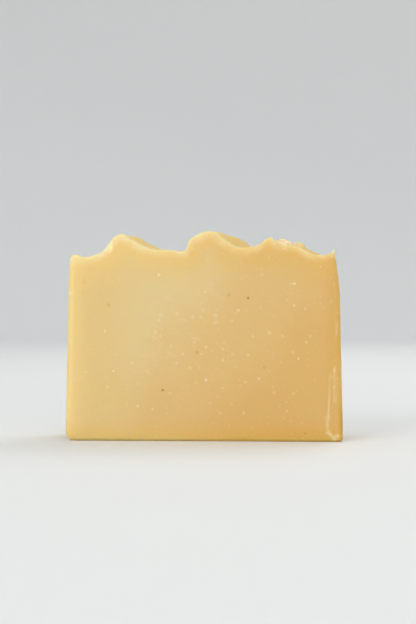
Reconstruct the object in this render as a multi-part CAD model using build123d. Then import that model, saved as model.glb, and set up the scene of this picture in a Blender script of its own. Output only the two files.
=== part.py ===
from build123d import *
import os

# Bar of handmade soap, sliced from a poured loaf.
#
# One solid. The bar stands on the face that lay in the bottom of the loaf mould, so
# its width runs along X, its thickness (the slice) along Y and its height along Z.
# The origin is at the middle of the footprint, on the surface that the bar stands
# on. The two big faces, at -Y and +Y, are the knife cuts. The two ends lay against
# the mould's walls, which lean in a little towards the top. The top was pushed into
# three leaning waves with a spoon while the soap was soft, and the crests of the
# waves run slantwise across the slice.

# ---------------------------------------------------------------- dimensions, mm
THICK = 25.0  # slice thickness, along Y
Y_FRONT = -THICK / 2
Y_BACK = THICK / 2

# Half widths of the bar at a few heights, as (z, x): the mould's walls lean in
# towards the top, and the right-hand corner slumped inwards a little.
LEFT_WALL = [(0.0, -44.7), (3.5, -44.75), (16.0, -44.5), (29.0, -44.25), (47.0, -43.8), (58.0, -43.25), (66.0, -42.7), (74.0, -42.0)]
RIGHT_WALL = [(0.0, 44.7), (3.5, 44.75), (16.0, 44.4), (29.0, 44.15), (42.0, 43.95), (49.0, 43.7), (54.0, 43.25), (60.0, 42.4), (66.0, 41.3), (74.0, 39.6)]

R_CORNER_LEFT = 3.0  # lower corner of the outline, mould radius, left
R_CORNER_RIGHT = 1.8  # lower corner of the outline, right
R_RIM = 1.6  # rounded edges round both cuts, up the ends and along the bottom

# The waves: the upper edge of the front cut, from left to right, as (x, z).
CREST = [
    (-52.0, 59.3),
    (-47.0, 59.6),
    (-44.0, 59.8),
    (-41.9, 59.95),
    (-40.0, 59.4),
    (-38.3, 59.1),
    (-36.4, 59.5),
    (-34.8, 60.0),
    (-33.5, 60.65),
    (-32.2, 62.0),
    (-30.6, 64.1),
    (-29.2, 65.5),
    (-27.8, 66.2),
    (-26.6, 66.6),
    (-25.2, 65.95),
    (-23.4, 64.7),
    (-21.2, 63.4),
    (-18.4, 62.25),
    (-15.2, 61.6),
    (-11.0, 61.5),
    (-8.7, 61.2),
    (-7.0, 61.1),
    (-5.8, 62.1),
    (-4.8, 64.0),
    (-3.4, 65.6),
    (-1.2, 66.9),
    (1.6, 67.55),
    (3.4, 67.2),
    (5.4, 65.6),
    (7.6, 63.9),
    (9.9, 62.6),
    (13.4, 62.1),
    (16.8, 62.65),
    (18.6, 63.7),
    (20.3, 64.95),
    (21.5, 65.4),
    (22.6, 64.7),
    (24.2, 63.5),
    (26.6, 62.8),
    (29.5, 62.4),
    (32.0, 61.4),
    (34.4, 60.25),
    (37.2, 59.7),
    (39.4, 59.85),
    (41.0, 60.6),
    (43.0, 61.6),
    (47.0, 62.4),
    (52.0, 62.8),
]

# How the waves go back through the slice: at each depth behind the front cut, how
# far each crest has moved to the right, and how much height each has lost. The
# first number of each group is the depth, then one value for each of the three waves.
SLANT = [
    (-2.0, -0.6, -0.7, -0.6),
    (0.0, 0.0, 0.0, 0.0),
    (4.0, 1.5, 1.8, 1.6),
    (8.0, 3.1, 3.8, 3.3),
    (12.5, 4.5, 5.5, 5.7),
    (18.0, 5.2, 7.9, 7.9),
    (25.0, 5.6, 9.7, 9.0),
    (27.0, 5.7, 10.0, 9.2),
]
DROP = [
    (-2.0, 0.0, 0.0, 0.0),
    (0.0, 0.0, 0.0, 0.0),
    (4.0, 0.15, 0.2, 0.4),
    (8.0, 0.25, 0.55, 0.3),
    (12.5, 0.35, 0.9, 0.3),
    (18.0, 1.0, 1.25, 0.6),
    (25.0, 2.0, 1.6, 1.1),
    (27.0, 2.1, 1.7, 1.2),
]
# Worn edge where the waves meet the cuts: (distance in from the cut, height lost).
WORN = [(-2.0, 2.6), (-0.6, 1.25), (0.0, 0.75), (0.4, 0.36), (0.9, 0.1), (1.6, 0.0)]
WAVE_X = (-26.6, 2.2, 21.5)  # where each wave's crest crosses the front cut
STEP = 1.0  # spacing, along X, of the points that the waves' surface is fitted through
BASE_Z = 61.2  # height that a wave sinks towards as it loses height


def smooth_line(points, step):
    """Heights every step along X, on a rounded line through the given points."""
    out = []
    x = points[0][0]
    while x <= points[-1][0] + 1e-6:
        i = max(k for k in range(len(points) - 1) if points[k][0] <= x + 1e-9)
        p0, p1, p2, p3 = points[max(0, i - 1)], points[i], points[i + 1], points[min(len(points) - 1, i + 2)]
        h = p2[0] - p1[0]
        m1 = h * (p2[1] - p0[1]) / (p2[0] - p0[0])
        m2 = h * (p3[1] - p1[1]) / (p3[0] - p1[0])
        t = (x - p1[0]) / h
        bend = (2 * t - 3) * t * t
        out.append((x, (bend + 1) * p1[1] - bend * p2[1] + t * (1 - t) * ((1 - t) * m1 - t * m2)))
        x += step
    return out


def between(rows, depth, column):
    """Value of a table's column at a depth."""
    for low, high in zip(rows, rows[1:]):
        if depth <= high[0] or high is rows[-1]:
            t = min(1.0, max(0.0, (depth - low[0]) / (high[0] - low[0])))
            return low[column] + (high[column] - low[column]) * t


def share(x, rows, depth):
    """A table's value at x, passing smoothly from one wave's column to the next and to nothing at the mould's walls."""
    knots = [(-43.5, 0.0)]
    knots += [(wave, between(rows, depth, i + 1)) for i, wave in enumerate(WAVE_X)]
    knots += [(43.0, 0.0)]
    if x <= knots[0][0] or x >= knots[-1][0]:
        return 0.0
    for (xa, va), (xb, vb) in zip(knots, knots[1:]):
        if x <= xb:
            t = (x - xa) / (xb - xa)
            t = t * t * (3 - 2 * t)
            return va + (vb - va) * t
    return 0.0


def top_point(x, z, depth):
    """A point of the waves' outline, carried back to a depth behind the front cut."""
    x_there = x + share(x, SLANT, depth)
    sink = share(x, DROP, depth)
    worn = between(WORN, min(depth, THICK - depth), 1)
    z_there = z - worn - sink * max(0.0, min(1.0, (z - BASE_Z) / 4.0))
    return Vector(x_there, Y_FRONT + depth, z_there)


# ------------------------------------------------------------------------- model
# Outline of the slice, taller than the bar: flat bottom, leaning walls.
left = [Vector(x, 0, z) for z, x in LEFT_WALL]
right = [Vector(x, 0, z) for z, x in RIGHT_WALL]
with BuildSketch(Plane.XZ.offset(-Y_BACK)) as outline:
    with BuildLine():
        Line((left[0].X, 0), (right[0].X, 0))
        Spline([(p.X, p.Z) for p in right])
        Line((right[-1].X, right[-1].Z), (left[-1].X, left[-1].Z))
        Spline([(p.X, p.Z) for p in reversed(left)])
    make_face()
    corners = outline.vertices().sort_by(Axis.Y)[:2].sort_by(Axis.X)
    fillet(corners[0], R_CORNER_LEFT)
    corners = [v for v in outline.vertices() if v.Y < 0.01 and v.X > 44]
    fillet(corners, R_CORNER_RIGHT)

slab = extrude(outline.sketch, THICK)
print("slab box", slab.bounding_box().min, slab.bounding_box().max)

# Rounded edges round both cut faces: up the ends, then along the bottom.
def rim(shape, keep):
    cuts = [f for f in shape.faces() if abs(f.normal_at().Y) > 0.99 and f.area > 3000]
    return [e for f in cuts for e in f.edges() if keep(e)]


slab = fillet(rim(slab, lambda e: e.center().Z < 70), R_RIM)

# The waves: one smooth surface through the slanting crest lines.
near = [w[0] for w in WORN]
depths = near + [3.0, 5.0, 7.5, 10.0, 12.5, 15.0, 17.5, 20.0, 22.0] + [THICK - d for d in reversed(near)]
rows = [[top_point(x, z, d) for x, z in smooth_line(CREST, STEP)] for d in depths]
upper = Face.make_surface_from_array_of_points(rows, tol=0.02, min_deg=3, max_deg=5)
above = Solid.extrude(upper, Vector(0, 0, 30))
bar = slab - above
solid = bar.solids().sort_by(SortBy.VOLUME)[-1]
print("bar valid", solid.is_valid, "volume", solid.volume, "solids", len(bar.solids()))

box = solid.bounding_box()
print("box", box.min, box.max, "mass at 1.0 g/cm3:", round(solid.volume / 1000, 1), "g")
os.makedirs("parts", exist_ok=True)
solid.label = "soap_bar"
export_step(solid, "parts/soap_bar.step")
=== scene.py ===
"""Looks for the bar of handmade soap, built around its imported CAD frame.

The CAD node is replaced by one closed mesh with the same outline and waves, and with
what the CAD solid leaves out: edges worn to different radii, spoon marks and crumbs on
the top, the drag of the cutting wire, a nick and a scraped corner. Lengths in the mesh
code are millimetres, turned to metres when the mesh is made.
"""

import bpy
import math
import numpy as np
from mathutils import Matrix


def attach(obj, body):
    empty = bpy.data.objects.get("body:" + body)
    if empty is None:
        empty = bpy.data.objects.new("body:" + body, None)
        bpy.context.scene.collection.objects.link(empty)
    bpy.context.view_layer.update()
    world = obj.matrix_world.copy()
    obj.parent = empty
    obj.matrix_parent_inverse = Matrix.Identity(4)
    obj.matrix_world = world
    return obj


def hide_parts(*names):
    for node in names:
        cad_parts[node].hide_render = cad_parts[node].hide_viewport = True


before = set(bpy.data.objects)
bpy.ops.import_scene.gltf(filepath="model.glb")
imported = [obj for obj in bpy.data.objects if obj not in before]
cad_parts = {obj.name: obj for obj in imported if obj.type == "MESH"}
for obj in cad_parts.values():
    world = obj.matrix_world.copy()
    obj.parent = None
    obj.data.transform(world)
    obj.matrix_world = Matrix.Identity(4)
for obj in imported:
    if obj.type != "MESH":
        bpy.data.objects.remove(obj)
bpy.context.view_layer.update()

# ------------------------------------------------------------------ shape, mm
THICK = 25.0
Y0 = -THICK / 2

LEFT_WALL = [(0.0, -44.7), (3.5, -44.75), (16.0, -44.5), (29.0, -44.25), (47.0, -43.8), (55.0, -43.45), (58.6, -43.2)]
RIGHT_WALL = [(0.0, 44.8), (3.5, 44.85), (16.0, 44.55), (29.0, 44.15), (42.0, 43.95), (49.0, 43.65), (54.0, 43.1), (57.5, 42.6), (59.2, 42.25)]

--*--

What to do:
In the listing above, find each line with the word "data" and copy it.

Correct result:
    empty = bpy.data.objects.get("body:" + body)
        empty = bpy.data.objects.new("body:" + body, None)
before = set(bpy.data.objects)
imported = [obj for obj in bpy.data.objects if obj not in before]
    obj.data.transform(world)
        bpy.data.objects.remove(obj)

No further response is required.